- Occupation: Civil servant

= Shah Md. Imdadul Haque =

Bangladeshi civil servant

Shah Md. Imdadul Haque is a Bangladeshi civil servant and chairman of the Bangladesh Chemical Industries Corporation. He is the chairman of Synovia Pharma PLC, which is owned by BEXIMCO Group. He is the chairman of Saudi Bangla Integrated Cement Company Limited. He is the chairman of Usmania Glass Sheet Factory Limited. He is a director of Jamuna Fertilizer Company Limited. He is the chairman of Training Institute for Chemical Industries. He is the chairman of Karnaphuli Fertilizer Company Limited.
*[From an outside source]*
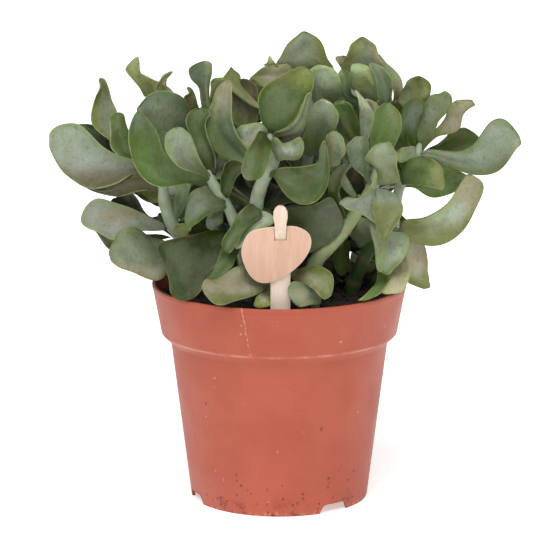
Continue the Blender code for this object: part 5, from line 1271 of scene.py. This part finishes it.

He is a former chief executive officer of the Dhaka South City Corporation.

== History ==
Haque joined Bangladesh Civil Service as an administration officer.
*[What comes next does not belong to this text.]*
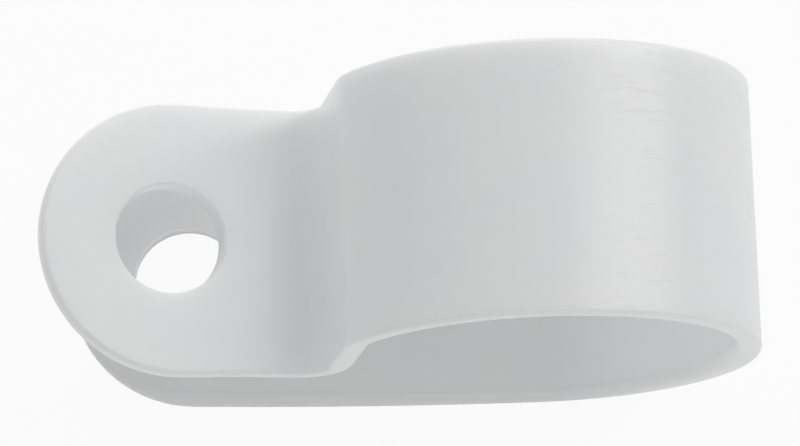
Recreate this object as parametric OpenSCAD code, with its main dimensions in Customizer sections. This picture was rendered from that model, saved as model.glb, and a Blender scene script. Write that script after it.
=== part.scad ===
// P clip for cable and hose: one moulded nylon strip that runs from a flat
// mounting tab round a circular loop and back to a second tab above the first.
// Free state: the loop is open, and the upper tab stands clear of the lower one
// and tilts up. One screw through both holes draws the tabs together.
//
// Frame: origin at the centre of the lower hole on the mounting face,
// +X from the hole towards the loop, +Y along the cable, +Z up.

/* [Strip] */
// Width of the strip, along the cable
strip_w = 12.7; // [9:0.1:16]
// Thickness of the strip
strip_t = 1.3; // [1.1:0.05:2]
// Edge rounding on the outer face
outer_edge_r = 0.2; // [0.05:0.05:0.3]
// Edge rounding on the cable side
cable_edge_r = 0.7; // [0.3:0.05:0.75]

/* [Loop] */
// Inside diameter of the open loop
loop_d = 17.7; // [14:0.1:26]
// How far the loop wraps, from the mounting face to the shoulder
loop_wrap = 239.5; // [230:0.5:248]
// Outside radius of the shoulder, the tighter bend above the wall
shoulder_r = 3; // [2.2:0.1:4]
// Lean of the short wall below the shoulder, away from the vertical
wall_lean = 9.6; // [4:0.2:14]
// Outside radius of the reverse bend at the root of the upper tab
root_r = 1.2; // [0.6:0.1:2]

/* [Tabs] */
// Lift of the upper tab's free end, from the horizontal
tab_lift = 16.25; // [8:0.25:20]
// Open gap between the tabs at the hole, measured along Z
tab_gap = 7.8; // [6:0.1:8.5]
// Length from the root bend to the upper hole
root_to_hole = 5.85; // [5:0.05:8]
// How far the upper hole stands back from the lower one, away from the loop
hole_setback = 0.5; // [0:0.05:1]
// Distance from each hole to the centre of its rounded tab end, towards the loop
end_offset = 0.3; // [0.05:0.05:0.6]
// Radius of the long hollow arcs in which the upper tab's sides flare to its end
upper_side_r = 120; // [80:1:400]
// Radius of the long full arcs in which the lower tab's sides draw in to its end
lower_side_r = 375; // [250:1:800]

/* [Screw holes] */
// Diameter of both screw holes
hole_d = 5.2; // [3.2:0.1:6.6]
// Rounding of the rims of the holes
rim_r = 0.12; // [0.05:0.01:0.2]

/* [Hidden] */
$fn = 64;

half_w = strip_w / 2;
loop_r = loop_d / 2 + strip_t;

// Along the strip, each bend turns it through its own angle
shoulder_turn = 270 - wall_lean - loop_wrap;
root_turn = 90 - wall_lean + tab_lift;

// Neighbouring bends and straights are joined with a step too fine to see,
// and the finer of the two reaches a hair into the other
seam = 0.003;
reach = 0.02;

// The upper hole, in the XZ plane, and from it back along the outer face
// to the centre of the root bend
upper_hole = [-hole_setback, strip_t + tab_gap + strip_t * cos(tab_lift)];
root_centre = upper_hole + root_to_hole * [cos(tab_lift), -sin(tab_lift)]
    + root_r * [sin(tab_lift), cos(tab_lift)];

// From the loop's centre to the wall's top, on the outer face
wall_out = [-cos(wall_lean), sin(wall_lean)];
loop_to_wall = (loop_r - shoulder_r) * [sin(loop_wrap), -cos(loop_wrap)] + shoulder_r * wall_out;

// The wall is as long as it takes to reach the root bend from there,
// and the loop stands where the wall's top then meets the shoulder
wall_h = (loop_r + loop_to_wall.y + root_r * wall_out.y - root_centre.y) / cos(wall_lean);
loop_x = root_centre.x - loop_to_wall.x - root_r * wall_out.x + wall_h * sin(wall_lean);

// ---- Section of the strip: X from the outer face to the cable side, Y across ----

// What is cut from a square corner to round it
module corner_cut(r) {
    difference() {
        square(r);
        translate([r, r]) circle(r);
    }
}

// One side of the section, from the edge at Y = 0 inwards
module side_section(depth, trim = 0) {
    translate([trim, trim]) difference() {
        square([strip_t - 2 * trim, depth - trim]);
        corner_cut(outer_edge_r);
        translate([strip_t - 2 * trim, 0]) mirror([1, 0]) corner_cut(cable_edge_r);
    }
}

module strip_section(trim = 0) {
    for (side = [0, 1]) mirror([0, side])
        translate([0, -half_w]) side_section(half_w, trim);
}

// ---- Pieces of the strip. Each starts at the origin and runs along +X, ----
// ---- with the outer face down on Z = 0                                  ----

// Curls up, with the cable side inside the bend
module bend(r, turn, trim = 0) {
    over = trim > 0 ? reach / r * 180 / PI : 0;
    translate([0, 0, r]) rotate([90, 0, 0])
        rotate_extrude(start = -90 - over, angle = turn + 2 * over)
            translate([r, 0]) mirror([1, 0]) strip_section(trim);
}

module after_bend(r, turn) {
    translate([0, 0, r]) rotate([0, -turn, 0]) translate([0, 0, -r]) children();
}

// Curls down, with the outer face inside the bend
module reverse_bend(r, turn, trim = 0) {
    over = trim > 0 ? reach / r * 180 / PI : 0;
    translate([0, 0, -r]) rotate([90, 0, 0])
        rotate_extrude(start = 90 - turn - over, angle = turn + 2 * over)
            translate([r, 0]) strip_section(trim);
}

module after_reverse_bend(r, turn) {
    translate([0, 0, -r]) rotate([0, turn, 0]) translate([0, 0, r]) children();
}

module wall() {
    mirror([1, 0, 0]) rotate([0, -90, 0]) linear_extrude(wall_h) strip_section();
}

// One side of a tab, in a long arc that leaves the strip's edge at the origin,
// either hollow, so that the tab flares, or full, so that it draws in
module tab_side(side_r, side_turn, hollow) {
    past_middle = 0.5;
    if (hollow)
        translate([0, half_w + side_r, 0]) rotate_extrude(start = -90, angle = side_turn)
            translate([side_r, 0]) mirror([1, -1]) side_section(half_w + past_middle);
    else
        mirror([1, 0, 0]) translate([0, half_w - side_r, 0])
            rotate_extrude(start = 90, angle = side_turn)
                translate([side_r, 0]) rotate(90) side_section(half_w + past_middle);
}

// A tab, to its rounded end beyond the hole. The end meets both sides at a tangent,
// so its radius follows from theirs. Its centre falls within the screw hole.
module tab(to_hole, side_r, hollow) {
    to_end = to_hole - end_offset;
    to_side_centre = hollow ? side_r + half_w : side_r - half_w;
    span = norm([to_end, to_side_centre]);
    side_turn = atan(to_end / to_side_centre);
    end_r = hollow ? span - side_r : side_r - span;
    end_turn = (hollow ? 180 + 2 * side_turn : 180 - 2 * side_turn) + 2 * reach / end_r * 180 / PI;
    for (side = [0, 1]) mirror([0, side, 0]) tab_side(side_r, side_turn, hollow);
    translate([to_end, 0, 0]) rotate_extrude(start = -end_turn / 2, angle = end_turn)
        translate([end_r, 0]) rotate(90) side_section(end_r - rim_r, seam);
}

// A hole through a tab, with rounded rims
module screw_hole() {
    hole_r = hole_d / 2;
    translate([0, 0, -1]) cylinder(r = hole_r, h = strip_t + 2);
    for (face = [0, 1]) translate([0, 0, face * strip_t]) mirror([0, 0, face])
        rotate_extrude() difference() {
            translate([hole_r - rim_r, -rim_r]) square(2 * rim_r);
            translate([hole_r + rim_r, rim_r]) circle(rim_r);
        }
}

// ---- Places along the strip ----

module at_loop() { translate([loop_x, 0, 0]) children(); }
module at_shoulder() { at_loop() after_bend(loop_r, loop_wrap) children(); }
module at_wall() { at_shoulder() after_bend(shoulder_r, shoulder_turn) children(); }
module at_root() { at_wall() translate([wall_h, 0, 0]) children(); }
module at_upper_tab() { at_root() after_reverse_bend(root_r, root_turn) children(); }

module clip() {
    color([0.93, 0.93, 0.92]) difference() {
        union() {
            at_loop() mirror([1, 0, 0]) tab(loop_x, lower_side_r, false);
            at_loop() bend(loop_r, loop_wrap);
            at_shoulder() bend(shoulder_r, shoulder_turn, seam);
            at_wall() wall();
            at_root() reverse_bend(root_r, root_turn, seam);
            at_upper_tab() tab(root_to_hole, upper_side_r, true);
        }
        screw_hole();
        at_upper_tab() translate([root_to_hole, 0, 0]) screw_hole();
    }
}

clip();
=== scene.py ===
from math import radians

import bpy
from mathutils import Matrix, Vector


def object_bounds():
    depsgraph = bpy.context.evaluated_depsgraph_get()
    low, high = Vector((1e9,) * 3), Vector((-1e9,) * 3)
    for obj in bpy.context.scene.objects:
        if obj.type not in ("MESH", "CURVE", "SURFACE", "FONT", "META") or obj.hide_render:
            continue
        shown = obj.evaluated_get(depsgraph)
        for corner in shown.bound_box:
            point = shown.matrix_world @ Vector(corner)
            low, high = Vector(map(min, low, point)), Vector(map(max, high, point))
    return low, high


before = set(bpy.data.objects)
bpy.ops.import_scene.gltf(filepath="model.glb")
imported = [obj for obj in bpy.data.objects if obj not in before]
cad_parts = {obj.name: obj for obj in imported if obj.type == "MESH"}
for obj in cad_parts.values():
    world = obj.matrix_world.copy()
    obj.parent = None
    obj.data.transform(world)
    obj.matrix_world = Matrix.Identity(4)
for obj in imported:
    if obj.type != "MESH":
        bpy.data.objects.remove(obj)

cad_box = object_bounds()
low, high = cad_box
middle = (low + high) / 2
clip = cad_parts["clip"]
mm = 0.001

# The loop stands on the floor and reaches the far end and the top of the clip
loop_r = high.z / 2
loop_x = high.x - loop_r


# ---- Shader nodes ----

class Value:
    """A node's output socket. Arithmetic on it adds Math nodes."""

    def __init__(self, shader, socket):
        self.shader, self.socket = shader, socket

    def __add__(self, other): return self.shader.math("ADD", self, other)
    def __radd__(self, other): return self.shader.math("ADD", other, self)
    def __sub__(self, other): return self.shader.math("SUBTRACT", self, other)
    def __rsub__(self, other): return self.shader.math("SUBTRACT", other, self)
    def __mul__(self, other): return self.shader.math("MULTIPLY", self, other)
    def __rmul__(self, other): return self.shader.math("MULTIPLY", other, self)
    def __pow__(self, other): return self.shader.math("POWER", self, other)
    def __rpow__(self, other): return self.shader.math("POWER", other, self)


class Outputs:
    """The outputs of one node, by name or by index."""

    def __init__(self, shader, made):
        self.shader, self.made = shader, made

    def __getitem__(self, name):
        return Value(self.shader, self.made.outputs[name])


class Shader:
    """The node tree of one material or of the world."""

    def __init__(self, owner):
        owner.use_nodes = True
        self.tree = owner.node_tree
        self.tree.nodes.clear()

    def node(self, kind, sockets=None, **settings):
        made = self.tree.nodes.new("ShaderNode" + kind)
        for name, setting in settings.items():
            setattr(made, name, setting)
        for name, value in (sockets or {}).items():
            if isinstance(value, Value):
                self.tree.links.new(value.socket, made.inputs[name])
            else:
                made.inputs[name].default_value = value
        return Outputs(self, made)

    def math(self, operation, first, second):
        return self.node("Math", {0: first, 1: second}, operation=operation)["Value"]

    def surface(self, value, output="Material"):
        self.node("Output" + output, {"Surface": value})


# ---- Camera: from above and a little to the front, through a long lens ----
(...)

Haque served in the Security Service Division of the Ministry of Home Affairs as an additional secretary in 2018.

Haque was the chief executive officer of the Dhaka South City Corporation in 2020 and briefly headed the city corporation during mayoral elections. During the COVID-19 pandemic in Bangladesh, he failed to keep a track of Bangladeshis returning from abroad to Dhaka.
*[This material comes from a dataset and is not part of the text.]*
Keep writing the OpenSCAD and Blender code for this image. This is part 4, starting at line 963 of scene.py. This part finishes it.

On 28 June 2021, Haque was appointed Chairman of the Bangladesh Chemical Industries Corporation. He was serving at the Ministry of Fisheries and Livestock as an additional secretary. He is a member of the governing body of Ibrahim Medical College. He told The Daily Star, that he was unaware of gas wastage in BCIC fertilizer factories. He is the chairman of Synovia Pharma PLC which gave 20 percent cash dividend in June 2022. He is the chairman of BCIC College.